Crede che queste istanze evidentemente conservative delineino particolarmente la destra italiana o che, a oggi, si inseriscano in un panorama più largo di trasformazione delle destre europee e non solo?
Questa destra convive con altre destre europee all’interno del processo di globalizzazione. Paradossalmente, nonostante la maggiore apertura verso esperienze straniere e il contatto con altre aree del mondo, le crisi in atto hanno implicato un ritorno forte dei codici nazionalistici in tutte le destre occidentali.

Ci sono stati tuttavia, a suo avviso, dei passaggi giuridici storicamente rilevanti che possono conferire fiducia per il futuro?
Credo più che altro che sarebbe importante lavorare in direzione di una estensione tematica di una legge che già esiste ma non tocca i temi dell’identità di genere e dell’orientamento sessuale.

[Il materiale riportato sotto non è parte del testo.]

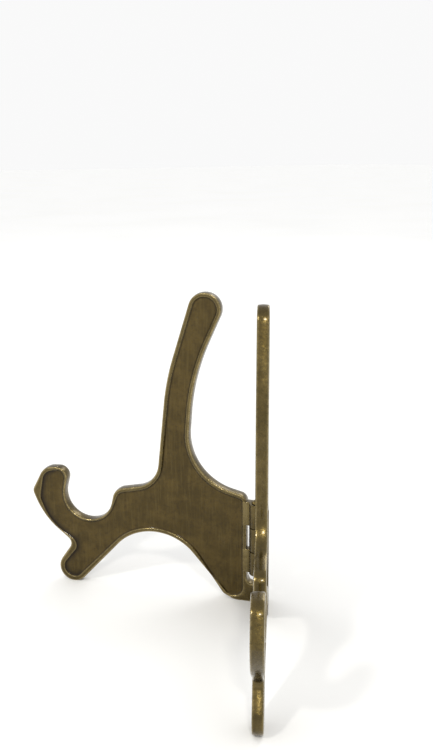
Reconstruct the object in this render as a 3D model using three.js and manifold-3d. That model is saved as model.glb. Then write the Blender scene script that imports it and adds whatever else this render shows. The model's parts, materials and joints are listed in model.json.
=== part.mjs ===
// Folding brass plate stand, in millimetres, +Z up.
// Two flat cast frames stand on edge in a V, joined at the back by a three-knuckle hinge with a riveted
// pin. Each frame has a front foot, a hooked lip with a round cradle for the plate's rim, an upright that
// the plate leans on, and a rear foot with a mitred heel. The heels meet when the stand is fully open.
// Origin: middle of the bounding box at table level. The plate faces -Y, and the hinge is at the back.
import * as THREE from "three";
import { mergeVertices } from "three/addons/utils/BufferGeometryUtils.js";
import Module from "manifold-3d";

const wasm = await Module();
wasm.setup();

// ---- Driving dimensions ----

const OPENING = THREE.MathUtils.degToRad(100); // angle between the two frames when the stand is fully open
const THICKNESS = 6.8; // of each frame
const FOLD_GAP = 0.15; // each inner face stands this far from the hinge axis, so folded frames don't rub
const STOP_GAP = 0.15; // each mitred heel stands this far from the middle plane when open
const EDGE_CHAMFER = 0.5; // stands for the rounded outer edge of the casting
const BORDER = 2.6; // width of the raised border round each frame, except at these places:
const FOOT_BORDER = 3.3;
const LIP_TIP_BORDER = 2;
const CRADLE_BORDER = 1.6;
const RECESS_DEPTH = 1.1; // how far the field inside the border is sunk, on both faces

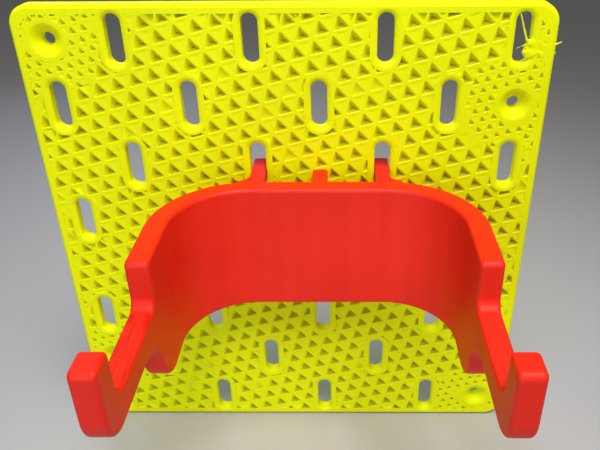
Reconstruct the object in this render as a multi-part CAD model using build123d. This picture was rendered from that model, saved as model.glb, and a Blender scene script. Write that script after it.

Infatti, una legge importante fu La legge 25 giugno 1993, n. 205 – la cosiddetta legge Mancino – per sanzionare e condannare frasi, gesti, azioni e slogan aventi per scopo l’incitamento all’odio, l’incitamento alla violenza, la discriminazione e la violenza per motivi razziali, etnici, religiosi o nazionali. La legge punisce anche l’utilizzo di emblemi o simboli e condanna, dunque, l’apologia del fascismo. Per quanto queste siano battaglie sostanzialmente culturali e da accompagnare ad altri tipi di interventi, sarebbe importante dare un segnale di apertura al cambiamento allargando la condanna a chi discrimina persone con identità di genere e orientamento sessuale socialmente percepiti come “non conformi”. A oggi però non sembra esserci un terreno politico su cui poter lavorare e, di fatto, il Ddl Zan è stato un’altra occasione mancata.